Set task -> Return the line containing "# ---- Grub screw, hidden", the line containing "cad_parts[node].hide_render = cad_parts[node].hide_viewport", and every line between them, exactly as they stand. Output nothing else.

• • • • •

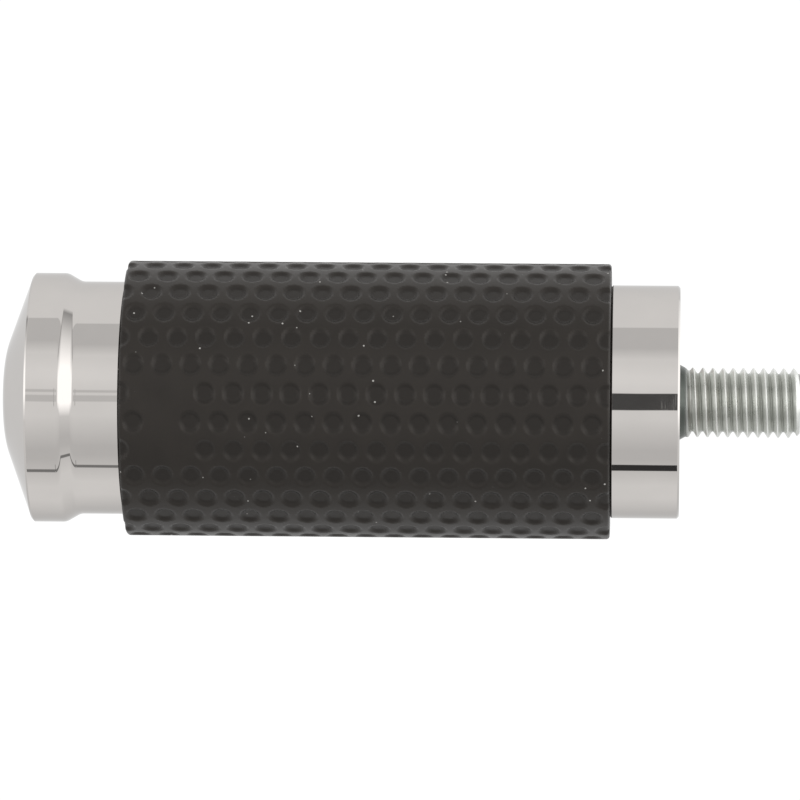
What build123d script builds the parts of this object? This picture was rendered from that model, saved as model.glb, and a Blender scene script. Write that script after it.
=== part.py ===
from build123d import *
import math
import os

# Motorcycle foot peg: a chromed end cap screwed into a ribbed barrel, a rubber sleeve keyed on
# the barrel, and a chromed collar on the threaded stud that screws into the lever or hanger.
# Millimetres, +Z up. The peg's axis is X. The origin is the centre of the collar's mounting
# face, the stud runs out along +X and the peg lies on -X.

# ---- Driving dimensions ----

# Stud: 1/4-28 UNF outside, a flared plain part through the collar, 5/16-24 UNF in the barrel
STUD_CREST_R = 3.15
STUD_ROOT_R = 2.62
STUD_PITCH = 25.4 / 28
STUD_LENGTH = 10.8
FLARE_R = 3.40
FLARE_LENGTH = 0.45
STUD_INNER_CREST_R = 3.90
STUD_INNER_ROOT_R = 3.37
STUD_INNER_PITCH = 25.4 / 24
STUD_INNER_LENGTH = 12.0
STUD_BORE_DEPTH = 13.0

# Collar and end cap
COLLAR_R = 10.5
COLLAR_LENGTH = 6.2
EDGE_CHAMFER = 0.18
RING_R = 11.25
RING_LENGTH = 3.0
CONE_LENGTH = 1.3
CONE_BLEND_R = 1.1
SHOULDER_LENGTH = 4.2
NOSE_LENGTH = 2.77
NOSE_DOME_R = 29.7
NOSE_DOME_EDGE_R = 4.3
NOSE_BLEND_R = 8.5

# Rubber sleeve and barrel
SLEEVE_R = 12.4
SLEEVE_LENGTH = 43.5
SLEEVE_EDGE_R = 0.3
BARREL_R = 8.0
BARREL_DRILL_R = 2.75
RIB_COUNT = 6
RIB_WIDTH = 1.8
RIB_HEIGHT = 0.9

# End cap's spigot, 3/8-24 UNF
SPIGOT_CREST_R = 4.70
SPIGOT_ROOT_R = 4.11
SPIGOT_PITCH = 25.4 / 24
SPIGOT_LENGTH = 9.6
SPIGOT_BORE_DEPTH = 11.0
NECK_R = 4.80
NECK_LENGTH = 1.1

# O-ring and its seat in the barrel's mouth
SEAL_SECTION_R = 0.5
SEAL_SEAT_R = 5.92
SEAL_SEAT_DEPTH = 1.15

# Lock pellet in the spigot's thread
PELLET_R = 0.8
PELLET_TIP_R = 4.6
PELLET_LENGTH = 1.9
PELLET_FROM_FACE = 5.6

# Dowel pin between the collar and the barrel
DOWEL_R = 1.0
DOWEL_LENGTH = 6.0
DOWEL_CIRCLE_R = 5.8
DOWEL_CHAMFER = 0.2

# M3 grub screw that locks the stud in the barrel
GRUB_R = 1.5
GRUB_LENGTH = 3.5
GRUB_FROM_COLLAR = 5.0
GRUB_SOCKET_FLATS = 1.5
GRUB_SOCKET_DEPTH = 1.3
GRUB_CHAMFER = 0.25

# Clearances
CAP_GAP = 0.05
SLIP = 0.05
END_CHAMFER = 0.4

# ---- Places along the axis ----

COLLAR_BACK = -COLLAR_LENGTH
SLEEVE_END = COLLAR_BACK - SLEEVE_LENGTH
CAP_FACE = SLEEVE_END - CAP_GAP
SHOULDER_END = CAP_FACE - SHOULDER_LENGTH
CONE_END = SHOULDER_END - CONE_LENGTH
RING_END = CONE_END - RING_LENGTH
NOSE_TIP = RING_END - NOSE_LENGTH
SPIGOT_END = CAP_FACE + SPIGOT_LENGTH
STUD_INNER_END = COLLAR_BACK - STUD_INNER_LENGTH
SEAL_X = CAP_FACE + NECK_LENGTH / 2
PELLET_X = CAP_FACE + PELLET_FROM_FACE
GRUB_X = COLLAR_BACK - GRUB_FROM_COLLAR
GRUB_TIP_R = STUD_INNER_CREST_R + 2 * SLIP


def thread_outline(start, end, crest_r, root_r, pitch):
    """Corners of a thread drawn as rings, from start to end, with a level crest at each."""
    crest = pitch / 4
    root = pitch / 8
    flank = (pitch - crest - root) / 2
    turns = int((end - start - crest) / pitch)
    first_groove = end - turns * pitch
    points = [(start, crest_r)]
    for turn in range(turns):
        groove = first_groove + turn * pitch
        points.append((groove, crest_r))
        points.append((groove + flank, root_r))
        points.append((groove + flank + root, root_r))
        points.append((groove + 2 * flank + root, crest_r))
    points.append((end, crest_r))
    return points


def dome_point(radius):
    """A point of the nose's shallow dome, at a given distance from the axis."""
    sag = NOSE_DOME_R - math.sqrt(NOSE_DOME_R**2 - radius**2)
    return (NOSE_TIP + sag, radius)


def keyed_section(slip):
    """The barrel's ribbed cross-section, grown by slip for the sleeve's bore."""
    Circle(BARREL_R + slip)
    with PolarLocations(BARREL_R, RIB_COUNT):
        Rectangle(2 * (RIB_HEIGHT + slip), RIB_WIDTH + 2 * slip)


def radial_plane(x, radius):
    """A plane that faces +Z at a place along the axis and a height above it."""
    return Plane(origin=(x, 0, radius), x_dir=(1, 0, 0), z_dir=(0, 0, 1))


os.makedirs("parts", exist_ok=True)

# ---- End cap: nose, ring, cone and shoulder, with the threaded spigot behind them ----

with BuildPart() as end_cap:
    with BuildSketch(Plane.XZ):
        with BuildLine():
            dome = ThreePointArc(
                dome_point(0), dome_point(NOSE_DOME_EDGE_R / 2), dome_point(NOSE_DOME_EDGE_R)
            )
            Polyline(
                dome @ 1,
                (RING_END, RING_R),
                (CONE_END, RING_R),
                (SHOULDER_END, COLLAR_R),
                (CAP_FACE, COLLAR_R),
                (CAP_FACE, NECK_R),
                (CAP_FACE + NECK_LENGTH, NECK_R),
                *thread_outline(
                    CAP_FACE + NECK_LENGTH,
                    SPIGOT_END - END_CHAMFER,
                    SPIGOT_CREST_R,
                    SPIGOT_ROOT_R,
                    SPIGOT_PITCH,
                ),
                (SPIGOT_END, SPIGOT_CREST_R - END_CHAMFER),
                (SPIGOT_END, 0),
                dome @ 0,
            )
        make_face()
        fillet(vertices().sort_by_distance(dome @ 1)[0], radius=NOSE_BLEND_R)
        for corner in ((CONE_END, RING_R), (SHOULDER_END, COLLAR_R)):
            fillet(vertices().sort_by_distance(corner)[0], radius=CONE_BLEND_R)
        for corner in ((RING_END, RING_R), (CAP_FACE, COLLAR_R)):
            chamfer(vertices().sort_by_distance(corner)[0], length=EDGE_CHAMFER)
    revolve(axis=Axis.X)
    with Locations(radial_plane(PELLET_X, SPIGOT_CREST_R)):
        Hole(PELLET_R + SLIP, SPIGOT_CREST_R - PELLET_TIP_R + PELLET_LENGTH + SLIP)

end_cap.part.label = "end_cap"
export_step(end_cap.part, "parts/end_cap.step")

# ---- O-ring on the spigot's neck ----

with BuildPart() as cap_o_ring:
    with BuildSketch(Plane.XZ):
        with Locations((SEAL_X, NECK_R + SLIP + SEAL_SECTION_R)):
            Circle(SEAL_SECTION_R)
    revolve(axis=Axis.X)

cap_o_ring.part.label = "cap_o_ring"
export_step(cap_o_ring.part, "parts/cap_o_ring.step")

# ---- Nylon pellet that keeps the cap from shaking loose ----

with BuildPart() as cap_lock_pellet:
    with BuildSketch(radial_plane(PELLET_X, PELLET_TIP_R - PELLET_LENGTH)):
        Circle(PELLET_R)
    extrude(amount=PELLET_LENGTH)

cap_lock_pellet.part.label = "cap_lock_pellet"
export_step(cap_lock_pellet.part, "parts/cap_lock_pellet.step")

# ---- Barrel: ribbed extrusion, drilled through and tapped at both ends ----

with BuildPart() as barrel:
    with BuildSketch(Plane.YZ.offset(SLEEVE_END)):
        keyed_section(0)
        Circle(BARREL_DRILL_R, mode=Mode.SUBTRACT)
    extrude(amount=SLEEVE_LENGTH)
    with BuildSketch(Plane.YZ.offset(SLEEVE_END)):
        Circle(SPIGOT_CREST_R + SLIP)
    extrude(amount=SPIGOT_BORE_DEPTH, mode=Mode.SUBTRACT)
    with BuildSketch(Plane.YZ.offset(SLEEVE_END)):
        Circle(SEAL_SEAT_R)
    extrude(amount=SEAL_SEAT_DEPTH, mode=Mode.SUBTRACT)
    with BuildSketch(Plane.YZ.offset(COLLAR_BACK)):
        Circle(STUD_INNER_CREST_R + SLIP)
    extrude(amount=-STUD_BORE_DEPTH, mode=Mode.SUBTRACT)
    with BuildSketch(Plane.YZ.offset(COLLAR_BACK)):
        with Locations((0, -DOWEL_CIRCLE_R)):
            Circle(DOWEL_R + SLIP)
    extrude(amount=-(DOWEL_LENGTH / 2 + SLIP), mode=Mode.SUBTRACT)
    with Locations(radial_plane(GRUB_X, BARREL_R)):
        Hole(GRUB_R + SLIP, BARREL_R - STUD_INNER_CREST_R)

barrel.part.label = "barrel"
export_step(barrel.part, "parts/barrel.step")

# ---- Rubber sleeve, with a bore keyed to the barrel's ribs ----

with BuildPart() as rubber_sleeve:
    with BuildSketch(Plane.YZ.offset(SLEEVE_END)):
        Circle(SLEEVE_R)
    extrude(amount=SLEEVE_LENGTH)
    fillet(edges().filter_by(GeomType.CIRCLE), radius=SLEEVE_EDGE_R)
    with BuildSketch(Plane.YZ.offset(SLEEVE_END)):
        keyed_section(SLIP)
    extrude(amount=SLEEVE_LENGTH, mode=Mode.SUBTRACT)

rubber_sleeve.part.label = "rubber_sleeve"
export_step(rubber_sleeve.part, "parts/rubber_sleeve.step")

# ---- Collar, between the barrel and whatever the peg is screwed to ----

with BuildPart() as inner_collar:
    with BuildSketch(Plane.YZ.offset(COLLAR_BACK)):
        Circle(COLLAR_R)
    extrude(amount=COLLAR_LENGTH)
    chamfer(edges().filter_by(GeomType.CIRCLE), length=EDGE_CHAMFER)
    with BuildSketch(Plane.YZ.offset(COLLAR_BACK)):
        Circle(FLARE_R + SLIP)
    extrude(amount=COLLAR_LENGTH, mode=Mode.SUBTRACT)
    with BuildSketch(Plane.YZ.offset(COLLAR_BACK)):
        with Locations((0, -DOWEL_CIRCLE_R)):
            Circle(DOWEL_R + SLIP)
    extrude(amount=DOWEL_LENGTH / 2 + SLIP, mode=Mode.SUBTRACT)

inner_collar.part.label = "inner_collar"
export_step(inner_collar.part, "parts/inner_collar.step")

# ---- Dowel pin that stops the collar turning on the barrel ----

with BuildPart() as collar_dowel_pin:
    with BuildSketch(Plane.YZ.offset(COLLAR_BACK - DOWEL_LENGTH / 2)):
        with Locations((0, -DOWEL_CIRCLE_R)):
            Circle(DOWEL_R)
    extrude(amount=DOWEL_LENGTH)
    chamfer(edges().filter_by(GeomType.CIRCLE), length=DOWEL_CHAMFER)

collar_dowel_pin.part.label = "collar_dowel_pin"
export_step(collar_dowel_pin.part, "parts/collar_dowel_pin.step")

# ---- Mounting stud: threaded at both ends, plain through the collar, flared at its face ----

with BuildPart() as mounting_stud:
    with BuildSketch(Plane.XZ):
        with BuildLine():
            Polyline(
                (STUD_INNER_END, 0),
                (STUD_INNER_END, STUD_INNER_CREST_R - END_CHAMFER),
                *thread_outline(
                    STUD_INNER_END + END_CHAMFER,
                    COLLAR_BACK,
                    STUD_INNER_CREST_R,
                    STUD_INNER_ROOT_R,
                    STUD_INNER_PITCH,
                ),
                (COLLAR_BACK, FLARE_R),
                (0, FLARE_R),
                *thread_outline(
                    FLARE_LENGTH,
                    STUD_LENGTH - END_CHAMFER,
                    STUD_CREST_R,
                    STUD_ROOT_R,
                    STUD_PITCH,
                ),
                (STUD_LENGTH, STUD_CREST_R - END_CHAMFER),
                (STUD_LENGTH, 0),
                (STUD_INNER_END, 0),
            )
        make_face()
    revolve(axis=Axis.X)

mounting_stud.part.label = "mounting_stud"
export_step(mounting_stud.part, "parts/mounting_stud.step")

# ---- Grub screw, hidden under the sleeve, with its tip on the stud ----

with BuildPart() as stud_grub_screw:
    with BuildSketch(radial_plane(GRUB_X, GRUB_TIP_R)):
        Circle(GRUB_R)
    extrude(amount=GRUB_LENGTH)
    chamfer(edges().filter_by(GeomType.CIRCLE), length=GRUB_CHAMFER)
    with BuildSketch(radial_plane(GRUB_X, GRUB_TIP_R + GRUB_LENGTH)):
        RegularPolygon(GRUB_SOCKET_FLATS / 2, side_count=6, major_radius=False)
    extrude(amount=-GRUB_SOCKET_DEPTH, mode=Mode.SUBTRACT)

stud_grub_screw.part.label = "stud_grub_screw"
export_step(stud_grub_screw.part, "parts/stud_grub_screw.step")
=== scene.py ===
import math

import bpy
import numpy as np
from mathutils import Matrix, Vector
from mathutils.geometry import tessellate_polygon


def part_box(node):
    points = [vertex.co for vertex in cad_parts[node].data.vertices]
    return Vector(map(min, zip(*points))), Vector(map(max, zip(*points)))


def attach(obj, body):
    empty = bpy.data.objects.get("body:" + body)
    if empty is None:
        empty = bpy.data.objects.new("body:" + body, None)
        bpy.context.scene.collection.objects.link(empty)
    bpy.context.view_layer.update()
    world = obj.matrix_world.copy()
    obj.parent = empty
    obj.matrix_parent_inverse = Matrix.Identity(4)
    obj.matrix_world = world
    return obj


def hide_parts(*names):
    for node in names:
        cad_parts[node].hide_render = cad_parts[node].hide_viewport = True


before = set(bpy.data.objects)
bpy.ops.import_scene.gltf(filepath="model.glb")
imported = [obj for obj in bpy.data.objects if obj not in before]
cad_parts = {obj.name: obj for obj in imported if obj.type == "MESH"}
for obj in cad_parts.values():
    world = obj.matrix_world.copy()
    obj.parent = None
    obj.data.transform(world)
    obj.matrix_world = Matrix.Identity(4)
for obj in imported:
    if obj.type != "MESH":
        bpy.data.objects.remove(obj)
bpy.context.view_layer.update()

# Motorcycle foot peg: chromed end cap, dimpled rubber sleeve on a ribbed barrel, chromed collar
# and a threaded mounting stud. The axis is X, the stud points along +X, and the origin is the
# centre of the collar's mounting face. Shapes are worked out in millimetres, and the meshes are
# written in metres.

MM = 0.001


def node_span(node, axis=0):
    """Lowest and highest coordinate of a CAD node along an axis, in millimetres."""
    low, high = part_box(node)
    return low[axis] / MM, high[axis] / MM


# ---- Places read from the CAD parts ----

SLEEVE_END, COLLAR_BACK = node_span("rubber_sleeve")
COLLAR_FACE = node_span("inner_collar")[1]
NOSE_TIP, SPIGOT_END = node_span("end_cap")
STUD_INNER_END, STUD_END = node_span("mounting_stud")
SLEEVE_R = node_span("rubber_sleeve", 2)[1]
COLLAR_R = node_span("inner_collar", 1)[1]
RING_R = -node_span("end_cap", 2)[0]
STUD_INNER_CREST_R = node_span("mounting_stud", 2)[1]
SLEEVE_LENGTH = COLLAR_BACK - SLEEVE_END

# ---- Sizes of the chromed parts ----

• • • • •

Complete answer ->
# ---- Grub screw, hidden under the sleeve, with its tip on the stud ----

with BuildPart() as stud_grub_screw:
    with BuildSketch(radial_plane(GRUB_X, GRUB_TIP_R)):
        Circle(GRUB_R)
    extrude(amount=GRUB_LENGTH)
    chamfer(edges().filter_by(GeomType.CIRCLE), length=GRUB_CHAMFER)
    with BuildSketch(radial_plane(GRUB_X, GRUB_TIP_R + GRUB_LENGTH)):
        RegularPolygon(GRUB_SOCKET_FLATS / 2, side_count=6, major_radius=False)
    extrude(amount=-GRUB_SOCKET_DEPTH, mode=Mode.SUBTRACT)

stud_grub_screw.part.label = "stud_grub_screw"
export_step(stud_grub_screw.part, "parts/stud_grub_screw.step")
=== scene.py ===
import math

import bpy
import numpy as np
from mathutils import Matrix, Vector
from mathutils.geometry import tessellate_polygon


def part_box(node):
    points = [vertex.co for vertex in cad_parts[node].data.vertices]
    return Vector(map(min, zip(*points))), Vector(map(max, zip(*points)))


def attach(obj, body):
    empty = bpy.data.objects.get("body:" + body)
    if empty is None:
        empty = bpy.data.objects.new("body:" + body, None)
        bpy.context.scene.collection.objects.link(empty)
    bpy.context.view_layer.update()
    world = obj.matrix_world.copy()
    obj.parent = empty
    obj.matrix_parent_inverse = Matrix.Identity(4)
    obj.matrix_world = world
    return obj


def hide_parts(*names):
    for node in names:
        cad_parts[node].hide_render = cad_parts[node].hide_viewport = True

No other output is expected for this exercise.